#### Exercise
Look through the data below and return each line where "Blender" appears.

#### Input records
========

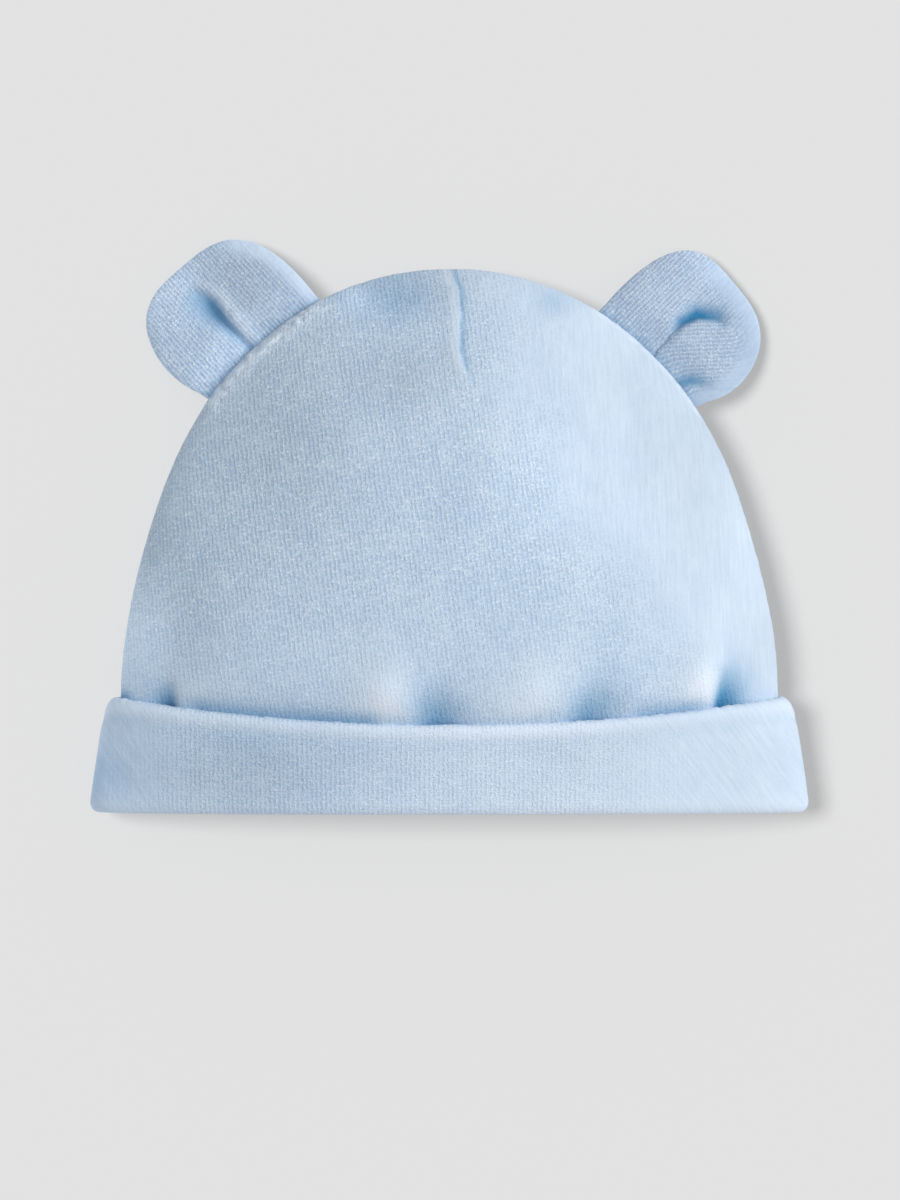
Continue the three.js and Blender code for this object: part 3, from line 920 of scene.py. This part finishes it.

========

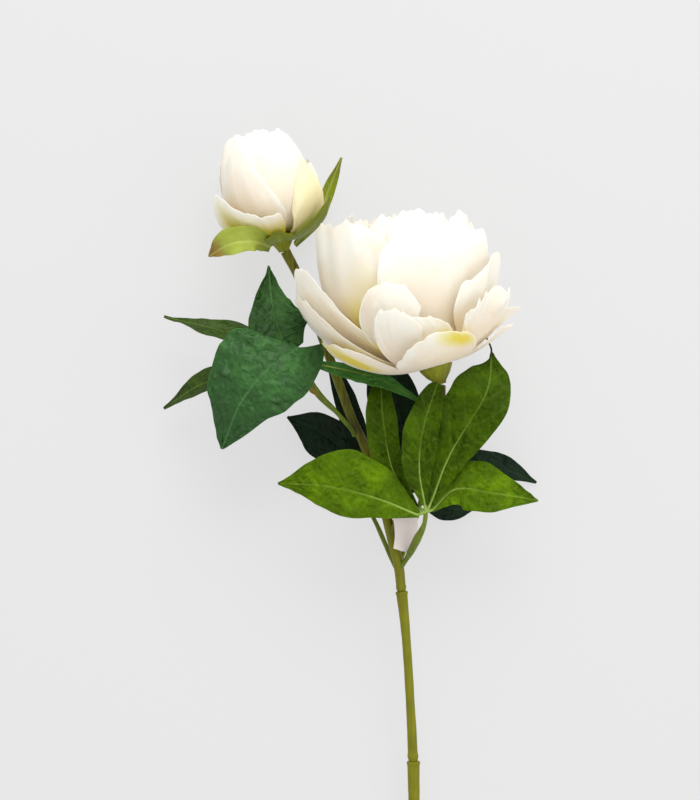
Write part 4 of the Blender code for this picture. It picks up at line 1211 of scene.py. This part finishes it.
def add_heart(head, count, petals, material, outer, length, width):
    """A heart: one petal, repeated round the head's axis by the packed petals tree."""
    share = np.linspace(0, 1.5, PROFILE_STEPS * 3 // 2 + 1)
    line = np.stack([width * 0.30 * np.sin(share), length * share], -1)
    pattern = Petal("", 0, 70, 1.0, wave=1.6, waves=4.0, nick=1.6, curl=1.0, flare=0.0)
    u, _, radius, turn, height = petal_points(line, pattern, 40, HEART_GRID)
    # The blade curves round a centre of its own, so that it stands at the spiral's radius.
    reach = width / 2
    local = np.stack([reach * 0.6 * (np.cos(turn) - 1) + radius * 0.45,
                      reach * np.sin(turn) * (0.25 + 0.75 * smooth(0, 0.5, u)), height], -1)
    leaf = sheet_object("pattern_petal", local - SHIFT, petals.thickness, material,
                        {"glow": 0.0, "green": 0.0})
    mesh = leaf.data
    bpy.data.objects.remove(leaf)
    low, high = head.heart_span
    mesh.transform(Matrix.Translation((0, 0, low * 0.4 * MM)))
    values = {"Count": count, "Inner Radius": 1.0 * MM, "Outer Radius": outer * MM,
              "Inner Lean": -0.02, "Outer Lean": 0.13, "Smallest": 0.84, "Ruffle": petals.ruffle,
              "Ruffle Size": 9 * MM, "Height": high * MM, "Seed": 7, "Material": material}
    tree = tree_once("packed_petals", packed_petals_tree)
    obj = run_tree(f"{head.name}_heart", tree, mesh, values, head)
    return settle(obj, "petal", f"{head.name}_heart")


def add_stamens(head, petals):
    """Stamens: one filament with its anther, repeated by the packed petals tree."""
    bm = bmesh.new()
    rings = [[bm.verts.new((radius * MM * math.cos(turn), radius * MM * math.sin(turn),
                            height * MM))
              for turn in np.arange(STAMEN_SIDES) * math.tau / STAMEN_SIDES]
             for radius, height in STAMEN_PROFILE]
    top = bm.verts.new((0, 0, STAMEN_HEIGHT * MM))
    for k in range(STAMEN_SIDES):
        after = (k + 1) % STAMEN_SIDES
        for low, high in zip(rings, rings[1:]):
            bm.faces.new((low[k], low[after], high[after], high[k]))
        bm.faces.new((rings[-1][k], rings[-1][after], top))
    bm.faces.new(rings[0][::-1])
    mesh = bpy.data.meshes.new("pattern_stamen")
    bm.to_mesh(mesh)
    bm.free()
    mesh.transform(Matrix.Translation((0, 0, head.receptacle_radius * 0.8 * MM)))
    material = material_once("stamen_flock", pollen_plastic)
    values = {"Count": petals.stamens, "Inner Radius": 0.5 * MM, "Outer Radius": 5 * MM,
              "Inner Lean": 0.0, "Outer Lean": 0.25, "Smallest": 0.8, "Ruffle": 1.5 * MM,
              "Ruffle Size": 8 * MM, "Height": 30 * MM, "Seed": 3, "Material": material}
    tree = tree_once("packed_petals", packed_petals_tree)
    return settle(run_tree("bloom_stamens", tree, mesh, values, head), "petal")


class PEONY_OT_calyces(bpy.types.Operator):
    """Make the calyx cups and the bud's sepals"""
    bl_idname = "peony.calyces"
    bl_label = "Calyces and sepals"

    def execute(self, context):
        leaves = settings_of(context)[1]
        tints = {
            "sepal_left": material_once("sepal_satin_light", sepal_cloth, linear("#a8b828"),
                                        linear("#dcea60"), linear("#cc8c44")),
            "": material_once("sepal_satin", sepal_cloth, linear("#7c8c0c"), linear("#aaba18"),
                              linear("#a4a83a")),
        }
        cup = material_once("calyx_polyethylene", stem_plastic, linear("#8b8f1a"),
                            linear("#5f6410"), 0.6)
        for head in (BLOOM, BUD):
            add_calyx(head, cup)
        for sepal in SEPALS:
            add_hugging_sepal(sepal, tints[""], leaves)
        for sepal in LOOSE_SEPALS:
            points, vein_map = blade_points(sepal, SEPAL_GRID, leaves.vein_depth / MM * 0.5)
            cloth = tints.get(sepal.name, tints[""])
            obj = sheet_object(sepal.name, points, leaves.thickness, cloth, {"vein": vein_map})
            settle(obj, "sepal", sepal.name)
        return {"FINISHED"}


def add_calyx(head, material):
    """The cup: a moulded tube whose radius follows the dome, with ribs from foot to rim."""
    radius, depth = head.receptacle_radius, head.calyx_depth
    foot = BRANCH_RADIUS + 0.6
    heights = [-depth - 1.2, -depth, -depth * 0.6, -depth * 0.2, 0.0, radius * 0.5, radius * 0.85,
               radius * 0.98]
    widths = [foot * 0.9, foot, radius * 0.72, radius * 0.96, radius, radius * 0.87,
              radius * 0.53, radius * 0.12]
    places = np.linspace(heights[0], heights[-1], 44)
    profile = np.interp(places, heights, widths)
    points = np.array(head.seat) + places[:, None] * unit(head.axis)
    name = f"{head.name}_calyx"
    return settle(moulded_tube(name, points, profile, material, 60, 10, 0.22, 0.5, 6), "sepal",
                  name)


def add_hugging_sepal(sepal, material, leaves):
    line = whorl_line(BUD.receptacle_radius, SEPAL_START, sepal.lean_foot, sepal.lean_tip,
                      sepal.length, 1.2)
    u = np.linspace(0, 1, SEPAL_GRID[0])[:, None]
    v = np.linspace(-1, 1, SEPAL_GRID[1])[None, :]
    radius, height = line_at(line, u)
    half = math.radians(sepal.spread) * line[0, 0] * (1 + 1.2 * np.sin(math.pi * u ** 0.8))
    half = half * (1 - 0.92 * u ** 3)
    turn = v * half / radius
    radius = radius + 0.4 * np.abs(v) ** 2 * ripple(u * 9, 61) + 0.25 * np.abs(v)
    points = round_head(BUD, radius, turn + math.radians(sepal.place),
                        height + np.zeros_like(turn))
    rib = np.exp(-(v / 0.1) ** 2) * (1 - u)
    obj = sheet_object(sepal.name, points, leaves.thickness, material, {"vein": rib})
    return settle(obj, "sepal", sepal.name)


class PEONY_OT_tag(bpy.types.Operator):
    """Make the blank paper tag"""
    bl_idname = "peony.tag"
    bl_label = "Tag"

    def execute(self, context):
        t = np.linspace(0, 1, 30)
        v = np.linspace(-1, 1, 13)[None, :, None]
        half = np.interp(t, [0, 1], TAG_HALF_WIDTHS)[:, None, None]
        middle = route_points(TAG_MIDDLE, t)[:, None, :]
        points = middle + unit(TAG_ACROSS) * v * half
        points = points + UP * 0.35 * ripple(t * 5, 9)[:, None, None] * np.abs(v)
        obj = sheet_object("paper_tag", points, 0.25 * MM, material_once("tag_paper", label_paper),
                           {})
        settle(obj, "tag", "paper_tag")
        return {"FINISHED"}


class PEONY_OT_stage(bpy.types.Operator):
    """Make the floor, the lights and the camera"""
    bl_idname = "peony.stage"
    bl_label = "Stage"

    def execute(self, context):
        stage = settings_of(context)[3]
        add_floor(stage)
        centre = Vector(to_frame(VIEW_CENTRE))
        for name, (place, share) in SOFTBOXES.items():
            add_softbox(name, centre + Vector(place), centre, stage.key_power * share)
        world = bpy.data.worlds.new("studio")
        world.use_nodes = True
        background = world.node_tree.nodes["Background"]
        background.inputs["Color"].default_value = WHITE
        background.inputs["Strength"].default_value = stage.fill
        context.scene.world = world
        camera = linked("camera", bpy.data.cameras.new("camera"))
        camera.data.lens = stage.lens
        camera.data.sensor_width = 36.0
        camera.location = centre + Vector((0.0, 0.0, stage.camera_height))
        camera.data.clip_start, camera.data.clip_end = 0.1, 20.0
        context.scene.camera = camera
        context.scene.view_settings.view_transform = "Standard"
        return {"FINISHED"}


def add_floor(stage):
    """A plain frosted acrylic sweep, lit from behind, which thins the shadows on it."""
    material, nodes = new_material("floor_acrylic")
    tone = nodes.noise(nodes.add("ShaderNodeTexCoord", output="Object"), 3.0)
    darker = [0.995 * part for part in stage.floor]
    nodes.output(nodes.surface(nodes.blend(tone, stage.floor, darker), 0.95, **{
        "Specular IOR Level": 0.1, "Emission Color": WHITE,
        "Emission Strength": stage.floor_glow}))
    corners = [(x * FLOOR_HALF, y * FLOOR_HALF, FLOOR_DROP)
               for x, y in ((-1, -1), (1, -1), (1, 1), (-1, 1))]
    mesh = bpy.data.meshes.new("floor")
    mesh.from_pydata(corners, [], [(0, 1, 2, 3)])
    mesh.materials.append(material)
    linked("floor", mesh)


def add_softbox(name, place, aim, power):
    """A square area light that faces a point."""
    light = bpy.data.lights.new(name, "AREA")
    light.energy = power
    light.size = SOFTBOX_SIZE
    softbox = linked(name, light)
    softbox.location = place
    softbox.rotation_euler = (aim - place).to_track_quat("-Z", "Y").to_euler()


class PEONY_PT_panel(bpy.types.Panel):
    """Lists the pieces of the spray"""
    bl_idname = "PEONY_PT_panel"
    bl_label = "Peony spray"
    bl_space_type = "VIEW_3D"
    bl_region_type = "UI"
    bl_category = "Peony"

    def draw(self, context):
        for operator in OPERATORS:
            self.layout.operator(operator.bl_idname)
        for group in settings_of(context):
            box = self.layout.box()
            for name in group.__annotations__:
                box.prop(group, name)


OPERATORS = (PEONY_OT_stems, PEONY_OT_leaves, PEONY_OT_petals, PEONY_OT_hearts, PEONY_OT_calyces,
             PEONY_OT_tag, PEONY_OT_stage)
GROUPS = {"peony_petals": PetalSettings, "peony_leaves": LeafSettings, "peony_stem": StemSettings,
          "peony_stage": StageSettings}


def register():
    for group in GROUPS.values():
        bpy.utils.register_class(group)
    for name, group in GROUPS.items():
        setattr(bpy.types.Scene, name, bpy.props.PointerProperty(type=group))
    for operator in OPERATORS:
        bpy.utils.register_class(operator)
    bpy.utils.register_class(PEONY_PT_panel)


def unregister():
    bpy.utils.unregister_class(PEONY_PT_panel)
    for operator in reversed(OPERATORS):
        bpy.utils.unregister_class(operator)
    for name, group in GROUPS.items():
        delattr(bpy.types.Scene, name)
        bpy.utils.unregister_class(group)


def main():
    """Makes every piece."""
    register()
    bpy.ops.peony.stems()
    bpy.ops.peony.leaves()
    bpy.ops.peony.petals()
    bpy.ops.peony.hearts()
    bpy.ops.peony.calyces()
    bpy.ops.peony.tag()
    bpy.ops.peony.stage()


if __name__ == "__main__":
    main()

========

#### Output of the task
Continue the three.js and Blender code for this object: part 3, from line 920 of scene.py. This part finishes it.
Write part 4 of the Blender code for this picture. It picks up at line 1211 of scene.py. This part finishes it.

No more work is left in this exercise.